Aberdeen Royal Infirmary
Aberdeen Royal Infirmary

Hospital grounds across Scotland became completely smoke-free yesterday.

The newly-adopted policy applies to the entrances and surrounding parts of all health centres and NHS buildings.

The Scottish Government has set the ambitious target of creating a tobacco-free generation by 2034.

Public Health Minister Maureen Watt last night welcomed the move and thanked health boards for setting an example.

Signs have been put in place to remind people of the new rules and smoking shelters have been closed off.

But when The Press and Journal visited the north-east’s flagship hospital yesterday afternoon, about six people were spotted with cigarettes in their hands.

Ricky Inkson, a chef from Bucksburn, said he was aware of the policy but had decided to smoke anyway.

The 25-year-old said: “It’s not going to be good for staff who want to smoke on their break, because they are going to have to travel further on their break, so the NHS might need to bring in longer break times.

“There’s plenty of smoking shelters so I don’t see why people can’t smoke there.”

Tobacco controller co-ordinator for the site, Derek Petrie, said it was important to view the policy in its full context.

He added: “We realise that for regular smokers this may be a challenge, but smoking kills 13,000 Scots every year.

“One thousand of these will be in Grampian, where there will be around 5,000 smoking-related hospital admissions with a potential annual cost of £46million – that’s preventable, so the NHS must lead by example.”
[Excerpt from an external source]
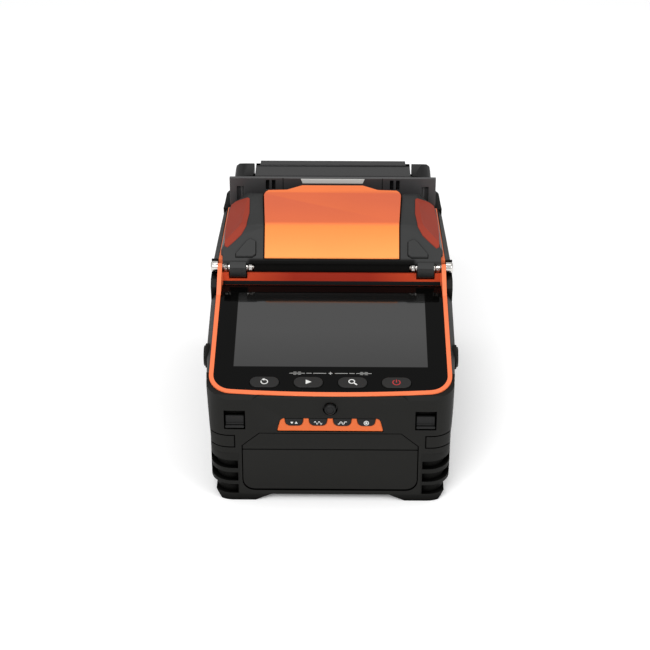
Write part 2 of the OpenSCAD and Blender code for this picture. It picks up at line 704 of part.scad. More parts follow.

Ms Watt also encouraged people to respect the health of others.

The SNP MSP for Aberdeen South and North Kincardine added: “Hospitals are places where people go for rest, recuperation and recovery, and it’s quite right that they should be smoke-free.”

Elsewhere, the scheme has been in place at Raigmore Hospital in Inverness since February.

NHS Highland consultant breast surgeon, Nick Abbott, said: “Although this may have been a challenging policy for some to abide by, the long-term health benefits for staff, patients and visitors justify this approach.

“Support has been available for anyone who has found this difficult.”